If you are wondering at this stage: Where is spot bidding price ? you are missing some of the changes EC2 Spot Instances had since 2017. Since November 2017 EC2 Spot price changes infrequently based on long term supply and demand of spare capacity in each pool independently. You can still set up a maxPrice in scenarios where you want to set maximum budget. By default maxPrice is set to the On-Demand price; Regardless of what the maxPrice value, Spot Instances will still be charged at the current spot market price.

Confirm the Nodes

Aside from familiarizing yourself with the kubectl commands below to obtain the cluster information, you should also explore your cluster using kube-ops-view and find out the nodes that were just created.

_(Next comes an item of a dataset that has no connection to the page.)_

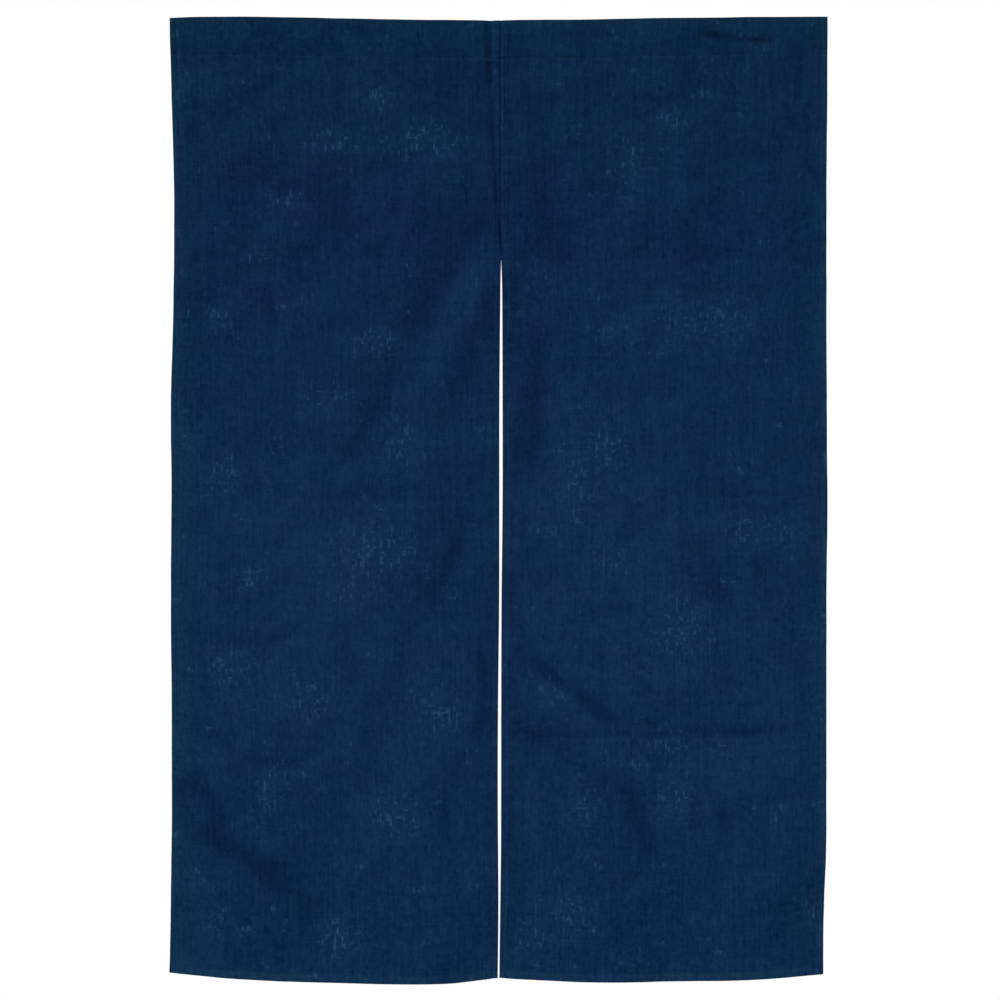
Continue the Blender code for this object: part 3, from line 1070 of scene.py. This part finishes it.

Confirm that the new nodes joined the cluster correctly. You should see the nodes added to the cluster.

kubectl get nodes

You can use the node-labels to identify the lifecycle of the nodes

kubectl get nodes --label-columns=eks.amazonaws.com/capacityType --selector=type=self-managed-spot | grep SPOT
ip-192-168-11-135.ap-southeast-1.compute.internal   NotReady   <none>   13s   v1.21.4-eks-033ce7e   SPOT
ip-192-168-78-145.ap-southeast-1.compute.internal   NotReady   <none>   5s    v1.21.4-eks-033ce7e   SPOT
ip-192-168-78-41.ap-southeast-1.compute.internal    NotReady   <none>   12s   v1.21.4-eks-033ce7e   SPOT

You can use the kubectl describe nodes with one of the spot nodes to see the taints applied to the EC2 Spot Instances.

Spot Taints

Explore your cluster using kube-ops-view and find out the nodes that have just been created.